The argument the UFC, or anyone speaking on their behalf, would try to advance, is that they, the UFC, made these guys what they are today and they should be eternally grateful for it. In turn, because of that, they should be happy with the money they’re making and for the fact that they’re not working for $20 an hour somewhere as a karate instructor.
Well, that argument may start the car, but it doesn’t get too far down the highway.
You see, the entertainment business is driven by demand, whether it is demand for a product or for a commodity. Look at the acting business. Somebody who is waiting tables and flunking auditions today is going to be a star on television or in film a year from today. That’s the way it is, and it happens every day. Now do you think a studio is going to sit there and tell them they should accept lower wages than they’re worth just because they should feel fortunate to be in that position? Of course not. If you draw money, you command money. And when you don’t draw money anymore, you’re on the scrap heap. It’s that simple.
My prediction is that as this business continues to evolve and there are more MMA offerings available on pay-per-view and elsewhere, whether those offerings are ultimately successful or not, MMA is going to move from being product-driven to being star driven. That is the way the pay-per-view business has traditionally worked and that is what it will settle into for the MMA promoters. Boxing’s mega-events never sell to just the boxing fans; they have to transcend boxing to make it into the stratosphere. The same will hold true for MMA. That means crossover awareness is real currency. And for some of the performers there is simply too much crossover value for them not to be more in demand than others. At that point, if they can maintain relative free agency, they will be in the driver’s seat.
It would behoove the UFC to get out ahead of the curve.

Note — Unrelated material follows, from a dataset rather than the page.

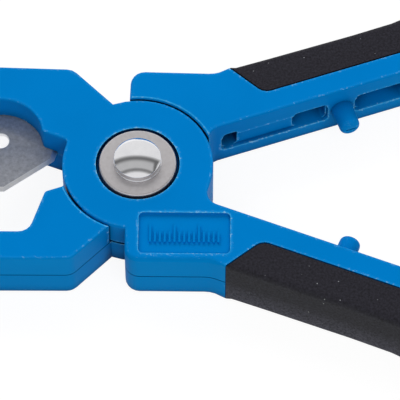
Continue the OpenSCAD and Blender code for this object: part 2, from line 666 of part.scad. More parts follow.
// Wire along a route, as rings of points round it
module wire(route, r) {
  n = len(route);
  rings = [for (i = [0:n - 1]) let (ahead = route[min(i + 1, n - 1)] - route[max(i - 1, 0)],
    t = ahead / norm(ahead), level = cross([0, 0, 1], t), u = level / norm(level), v = cross(t, u))
    for (k = [0:wire_sides - 1]) let (a = full_turn * k / wire_sides) route[i] + r * (u * cos(a) + v * sin(a))];
  around = [for (i = [0:n - 2]) for (k = [0:wire_sides - 1])
    let (p = i * wire_sides + k, q = i * wire_sides + (k + 1) % wire_sides)
    each [[p, q + wire_sides, q], [p, p + wire_sides, q + wire_sides]]];
  last = (n - 1) * wire_sides;
  polyhedron(rings, concat([for (k = [1:wire_sides - 2]) [0, k, k + 1]], around,
    [for (k = [1:wire_sides - 2]) [last, last + k + 1, last + k]]));
}

// Torsion spring round the bush: a leg in each lever's disc, and coils between them
function leg(z) = let (b = 2 * wire_r, slant = asin(b / (coil_r + b)), o = (coil_r + b) * dir(slant))
  concat([[coil_r + leg_l, 0, z]], [for (i = [0:4]) let (p = o + b * dir(270 - (90 - slant) * i / 4))
    [p.x, p.y, z]]);
module return_spring() color("gray") at_blade_lever() {
  slant = asin(2 * wire_r / (coil_r + 2 * wire_r));
  turn_all = full_turn * coil_turns;
  sweep = turn_all - 2 * slant;
  n = ceil(sweep / 15);
  low_z = mid_z - coil_h / 2 + wire_r;
  high_z = mid_z + coil_h / 2 - wire_r;
  low_leg = leg(low_z);
  high_leg = leg(high_z);
  coils = [for (i = [1:n - 1]) let (a = slant + sweep * i / n)
    [coil_r * cos(a), coil_r * sin(a), low_z + (high_z - low_z) * i / n]];
  last = [for (i = [len(high_leg) - 1:-1:0]) let (p = high_leg[i],
    q = turned([p.x, -p.y], turn_all)) [q.x, q.y, p.z]];
  rotate(low_leg_at) wire(concat(low_leg, coils, last), wire_r);
}

// Latch: an arm on its own pin in the upper handle, with a hook for the catch pin
module latch() color(black) at_anvil_lever() translate([latch_at, -pin_y, mid_z - latch_t / 2]) {
  notch_r = pin_r + hook_play;
  tip = latch_reach + notch_r + hook_lip;
  difference() {
    linear_extrude(latch_t) polygon(flat_all(rounded([
      [-latch_half, -latch_half, latch_half * round_share, 0], [tip, -latch_half, latch_half / 2, 0],
      [tip, latch_half, latch_half / 2, 0], [tip * tab_shares[3], latch_half, 0, 0],
      [tip * tab_shares[2], latch_half + tab_h, 0, 0],
      [tip * tab_shares[1], latch_half + tab_h, 0, 0], [tip * tab_shares[0], latch_half, 0, 0],
      [-latch_half, latch_half, latch_half * round_share, 0]])));
    translate([0, 0, -over]) cylinder(r = pin_r + run_play, h = latch_t + 2 * over);
    translate([latch_reach, hook_depth, -over]) cylinder(r = notch_r, h = latch_t + 2 * over);
    translate([latch_reach - notch_r, hook_depth, -over])
      cube([2 * notch_r, latch_half, latch_t + 2 * over]);
  }
}
module handle_pin() translate([latch_at, -pin_y, back_sink])
  cylinder(r = pin_r, h = body_t - 2 * back_sink);
module latch_pin() color(steel) at_anvil_lever() handle_pin();
module catch_pin() color(steel) at_blade_lever() handle_pin();

blade_lever();
anvil_lever();
blade_cover();
cover_screws();
blade();
lower_grip();
upper_grip();
pivot_rivet();
pivot_bush();
front_washer();
back_washer();
friction_ring();
return_spring();
latch();
latch_pin();
catch_pin();
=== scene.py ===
# %% [markdown]
# # A hose cutter, dressed for its picture
# The CAD part is already exact: its sizes, joints and places are settled. This lesson gives it
# the surfaces of the real tool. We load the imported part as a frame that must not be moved,
# and build finer pieces around it, each of which, but the spring, rides on one of its moving
# bodies.

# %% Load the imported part
import math

import bmesh
import bpy
from mathutils import Matrix, Vector
from mathutils.bvhtree import BVHTree


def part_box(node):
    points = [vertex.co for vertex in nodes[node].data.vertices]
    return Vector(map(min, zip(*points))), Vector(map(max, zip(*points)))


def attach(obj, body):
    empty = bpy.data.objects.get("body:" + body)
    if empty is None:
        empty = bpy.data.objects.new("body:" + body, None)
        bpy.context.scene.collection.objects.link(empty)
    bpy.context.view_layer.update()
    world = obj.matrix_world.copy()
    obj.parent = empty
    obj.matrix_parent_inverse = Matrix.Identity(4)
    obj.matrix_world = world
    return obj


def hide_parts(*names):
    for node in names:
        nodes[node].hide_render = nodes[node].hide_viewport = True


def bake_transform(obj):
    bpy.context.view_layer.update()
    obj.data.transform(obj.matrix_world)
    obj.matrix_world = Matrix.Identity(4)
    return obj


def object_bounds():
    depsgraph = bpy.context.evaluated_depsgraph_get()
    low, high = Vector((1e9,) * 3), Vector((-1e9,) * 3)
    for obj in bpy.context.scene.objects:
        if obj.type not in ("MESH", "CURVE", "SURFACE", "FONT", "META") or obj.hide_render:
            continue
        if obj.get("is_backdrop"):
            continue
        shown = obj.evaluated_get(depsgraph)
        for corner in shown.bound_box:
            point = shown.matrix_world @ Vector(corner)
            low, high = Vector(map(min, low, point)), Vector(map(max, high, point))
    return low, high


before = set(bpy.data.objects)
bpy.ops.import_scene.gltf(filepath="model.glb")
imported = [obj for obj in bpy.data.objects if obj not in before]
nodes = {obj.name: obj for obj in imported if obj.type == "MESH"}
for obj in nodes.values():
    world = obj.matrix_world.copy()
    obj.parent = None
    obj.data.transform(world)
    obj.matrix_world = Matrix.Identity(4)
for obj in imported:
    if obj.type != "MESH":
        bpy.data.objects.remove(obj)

cad_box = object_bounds()
MM = 0.001

# %% [markdown]
# ## Camera
# The tool was photographed from well above, almost square on, with a long lens: its edges
# stay parallel in the picture. A 300 mm lens far away gives the same flat perspective.
# The camera aims at a point near the pivot, because the picture shows only the head.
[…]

Because the fastest way for them to lose the strength of their brand is to lose the brand names with some strength.
If you know what I mean.
For Some the Brand Might Not Work
Reportedly, the ratings on CBS’ second telecast of Elite XC were down 43% from its May 31 debut. While that number itself may be deceiving, since it was measured against a fight with Kimbo Slice that kicked off the series, it does tell you some things, one of which is that the sport opf mixed martial arts, as a generic entity, isn’t enough to pull in fans, at least in this current context. When the names weren’t there, the viewers weren’t either.
I am not so sure that bodes well for the future growth of MMA. As one person from inside the industry told me, “A lot of people thought you could get uinto this industry and make money almost by accident. And if that were true, there wasn’t any better time to do it than just recently. But it may just be that this audience, the real audience that can be depended upon to watch the sport itself, for the sake of the sport, is very limited. Maybe it’s just a nice-sized cult.”
If those words are true, perhaps the sport winds up losing ground, as evidenced by what is happening with this CBS “experiment.”
There is a winner here, and that winner is the UFC, which is proving that its product is somewhat impervious to that kind of elasticity brought on by “name” performer versus “no name” performer. Not that a fight with Anderson Silva in the main event won’t draw considerably more than a fight featuring Michael Bisping in terms of the pay-per-view audience, but the popularity of the fighters like Anderson Silva can be built over time because the UFC brand is that which conquers all. Could that have been more prominently on display than on that July 26 date when Elite XC could only score 341,000 viewers in the key 18-34 demographic for its live championship event, while the UFC, airing a replay of the last Sean Sherk-B.J. Penn fight on Spike TV outdrew it by over 90,000 viewers in that group, in addition to garnering a higher rating in the expanded Men’s 18-49 category?
And as attractive as the Afflcition: Banned card was aesthetically, it is not likely that it topped the 100,000 pay-per-view buys the group’s VP, Tom Atenciop, says it attained, or surpassed it by much. Meanwhile, UFC, which aired the Anderson Silva-James Irvin fight on Spike TV at the same time, got an audience of 3.8 million viewers., and effectively cut into the Affliction subscriptions – which needed to be 250K to break even – according to Atencio, even though the UFC card was inferior overall.
The UFC can keep doing this ad infinitim, and unless Affliction can put Fedor on every show, and Elite XC can do the same with Kimbo, they are going to have a harder time developing a regular audience that will watch it for the sake of its own event, rather than the idea of watching a specific star in action.
I know this is a departure from what I wrote in the past, as I was projecting that the performer was going to be the future, rather than the organization. That is going to hold true in many cases, but maybe for promotions that are more or less “one-off” venturs. The fact is that the UFC brand is giving every indication of holding up. Inasmuch as the UFC, by this time, can play “spoiler” by placing programming opposite signature events by its competitors, and simply put it down as a loss leader, they stand a good chance of prompting these competitors to bleed themselves of the money it’s going to take to stay afloat for the long haul.